Volkswagen Passat Estate - long-term review
£45,445 / as tested £56,490 / PCM £775
SPEC HIGHLIGHTS
- SPEC
Volkswagen Passat Estate
- ENGINE
1968cc
- BHP
201.2bhp
- 0-62
7.5s
Living with a VW Passat: thank goodness it's got actual buttons inside
The auto industry loves to innovate, but its hit rate is mixed. Seatbelts and airbags, now they’re great. But other times designers and engineers meddle unnecessarily, which gives us stuff like the McLaren MP4-12C’s touch-sensitive pads on its swish dihedral doors. They needed a Freemasons-style secret handshake to work, were soon dropped for little buttons, and ultimately the company went back to that thing that was fine in the first place, which was door handles.
Other changes are more pervasive and persistent, like the industry’s love for touch-sensitive surfaces. Volkswagen was one of the early adopters when, under the Dieselgate cloud, it rushed to reinvent itself. In the desperation for a paradigm shift, new tech ideas were rushed through to the halo ID.3, a car touted as a reinvention of the Golf for the electric era.
But just like when your laptop’s shiny new software update seems to offer little more than an unwelcome font change, so the ditching of physical buttons annoyed and distracted customers from whatever good the ID.3 offered.
The new UI was bad because the touch-sensitive ‘pads’ on the wheel just didn’t work, while the temperature ‘slider’ controls – placed at the base of the new central touchscreen – were unlit. How did that ever get through R&D? Surely someone at VW tested a prototype at night, and having hunted around in the dark to whack up the heat, would have fed back that they were, err, crap.

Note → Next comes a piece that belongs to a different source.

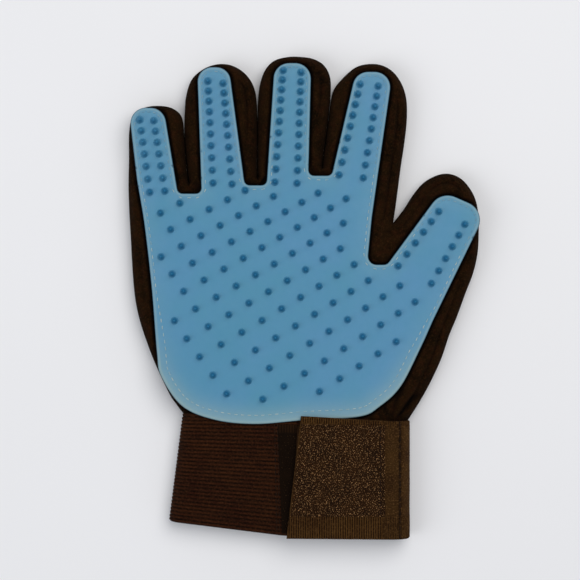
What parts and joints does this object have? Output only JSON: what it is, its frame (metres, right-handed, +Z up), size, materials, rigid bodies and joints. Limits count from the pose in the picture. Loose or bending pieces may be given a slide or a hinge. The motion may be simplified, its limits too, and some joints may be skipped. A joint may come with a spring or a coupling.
{
  "type": "grooming glove",
  "caption": "Right-hand grooming glove: padded fabric five-finger glove with a studded silicone palm pad, ribbed elastic cuff and hook-and-loop wrist strap.",
  "frame": {"origin": "under the middle of the glove's bounding box, on the surface it lies on, back down", "axes": "+X to the thumb side, +Y to the fingertips, +Z up out of the studded palm"},
  "size_m": [0.1693, 0.232, 0.0172],
  "materials": {
    "glove_fabric": "matt knit, near-black brown",
    "silicone": "satin blue silicone",
    "elastic": "ribbed elastic, dark brown",
    "webbing": "woven tape, dark brown",
    "hook_and_loop": "hook and loop pile, dark brown",
    "thread": "pale sewing thread"
  },
  "bodies": {
    "palm": {"palm_front": "glove_fabric", "palm_back": "glove_fabric", "little_side_strip": "glove_fabric", "little_ring_crotch": "glove_fabric", "ring_middle_crotch": "glove_fabric", "middle_index_crotch": "glove_fabric", "index_thumb_crotch": "glove_fabric", "thumb_side_strip": "glove_fabric", "palm_pad": "silicone", "pad_thread": "thread", "cuff_elastic": "elastic", "landing_tape": "hook_and_loop", "cuff_thread": "thread", "strap_root": "webbing"},
    "strap": {"strap_webbing": "webbing", "hook_tape": "hook_and_loop", "loop_tape": "hook_and_loop", "strap_thread": "thread"},
    "little_base": {"little_base_front": "glove_fabric", "little_base_back": "glove_fabric", "little_base_side_strips": "glove_fabric", "little_base_pad": "silicone"},
    "little_tip": {"little_tip_front": "glove_fabric", "little_tip_back": "glove_fabric", "little_tip_side_strips": "glove_fabric", "little_tip_pad": "silicone"},
    "ring_base": {"ring_base_front": "glove_fabric", "ring_base_back": "glove_fabric", "ring_base_side_strips": "glove_fabric", "ring_base_pad": "silicone"},
    "ring_tip": {"ring_tip_front": "glove_fabric", "ring_tip_back": "glove_fabric", "ring_tip_side_strips": "glove_fabric", "ring_tip_pad": "silicone"},
    "middle_base": {"middle_base_front": "glove_fabric", "middle_base_back": "glove_fabric", "middle_base_side_strips": "glove_fabric", "middle_base_pad": "silicone"},
    "middle_tip": {"middle_tip_front": "glove_fabric", "middle_tip_back": "glove_fabric", "middle_tip_side_strips": "glove_fabric", "middle_tip_pad": "silicone"},
    "index_base": {"index_base_front": "glove_fabric", "index_base_back": "glove_fabric", "index_base_side_strips": "glove_fabric", "index_base_pad": "silicone"},
    "index_tip": {"index_tip_front": "glove_fabric", "index_tip_back": "glove_fabric", "index_tip_side_strips": "glove_fabric", "index_tip_pad": "silicone"},
    "thumb_base": {"thumb_base_front": "glove_fabric", "thumb_base_back": "glove_fabric", "thumb_base_side_strips": "glove_fabric", "thumb_base_pad": "silicone"},
    "thumb_tip": {"thumb_tip_front": "glove_fabric", "thumb_tip_back": "glove_fabric", "thumb_tip_side_strips": "glove_fabric", "thumb_tip_pad": "silicone"}
  },
  "joints": [
    {"name": "strap_peel", "type": "hinge", "parent": "palm", "child": "strap", "pos_m": [0.043, -0.087, 0.0173], "axis": [0, 1, 0], "range_deg": [0, 170]},
    {"name": "little_root_bend", "type": "hinge", "parent": "palm", "child": "little_base", "pos_m": [-0.07, 0.054, 0.0134], "axis": [0.9962, 0.0872, 0], "range_deg": [0, 60], "stiffness_Nm_per_rad": 0.01},
    {"name": "little_middle_bend", "type": "hinge", "parent": "little_base", "child": "little_tip", "pos_m": [-0.07153, 0.07153, 0.0134], "axis": [0.9962, 0.0872, 0], "range_deg": [0, 50], "stiffness_Nm_per_rad": 0.01},
    {"name": "ring_root_bend", "type": "hinge", "parent": "palm", "child": "ring_base", "pos_m": [-0.039, 0.0576, 0.0134], "axis": [0.9998, 0.0175, 0], "range_deg": [0, 60], "stiffness_Nm_per_rad": 0.01},
    {"name": "ring_middle_bend", "type": "hinge", "parent": "ring_base", "child": "ring_tip", "pos_m": [-0.0394, 0.0806, 0.0134], "axis": [0.9998, 0.0175, 0], "range_deg": [0, 45], "stiffness_Nm_per_rad": 0.01},
    {"name": "middle_root_bend", "type": "hinge", "parent": "palm", "child": "middle_base", "pos_m": [-0.007, 0.064, 0.0134], "axis": [0.9982, -0.0593, 0], "range_deg": [0, 60], "stiffness_Nm_per_rad": 0.01},
    {"name": "middle_middle_bend", "type": "hinge", "parent": "middle_base", "child": "middle_tip", "pos_m": [-0.00567, 0.08636, 0.0134], "axis": [0.9982, -0.0593, 0], "range_deg": [0, 45], "stiffness_Nm_per_rad": 0.01},
    {"name": "index_root_bend", "type": "hinge", "parent": "palm", "child": "index_base", "pos_m": [0.028, 0.0601, 0.0134], "axis": [0.993, -0.1184, 0], "range_deg": [0, 60], "stiffness_Nm_per_rad": 0.01},
    {"name": "index_middle_bend", "type": "hinge", "parent": "index_base", "child": "index_tip", "pos_m": [0.03079, 0.08353, 0.0134], "axis": [0.993, -0.1184, 0], "range_deg": [0, 45], "stiffness_Nm_per_rad": 0.01},
    {"name": "thumb_root_bend", "type": "hinge", "parent": "palm", "child": "thumb_base", "pos_m": [0.06684, 0.02457, 0.0134], "axis": [0.8988, -0.4384, 0], "range_deg": [0, 45], "stiffness_Nm_per_rad": 0.01},
    {"name": "thumb_middle_bend", "type": "hinge", "parent": "thumb_base", "child": "thumb_tip", "pos_m": [0.07429, 0.03985, 0.0134], "axis": [0.8988, -0.4384, 0], "range_deg": [0, 50], "stiffness_Nm_per_rad": 0.01}
  ]
}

Moreover, in ditching its buttons, VW scuttled something it did best in the industry. Its air-con dials, usually just in front of the gearstick, and its steering wheel buttons, were a paragon of clarity.
Don’t think VW was only messing up its new electric ID models either. In another life (aka at another magazine) I ran a long-term VW Arteon, and its only fault was the lack of an estate version. When the Shooting Brake popped up with the facelift, the man-maths started plotting when in its colossal depreciation would make it affordable – until I spotted the facelift also ushered in those touch-sensitive steering wheel ‘pads’ and its own set of silly temp sliders buried down by the transmission tunnel. Dream over.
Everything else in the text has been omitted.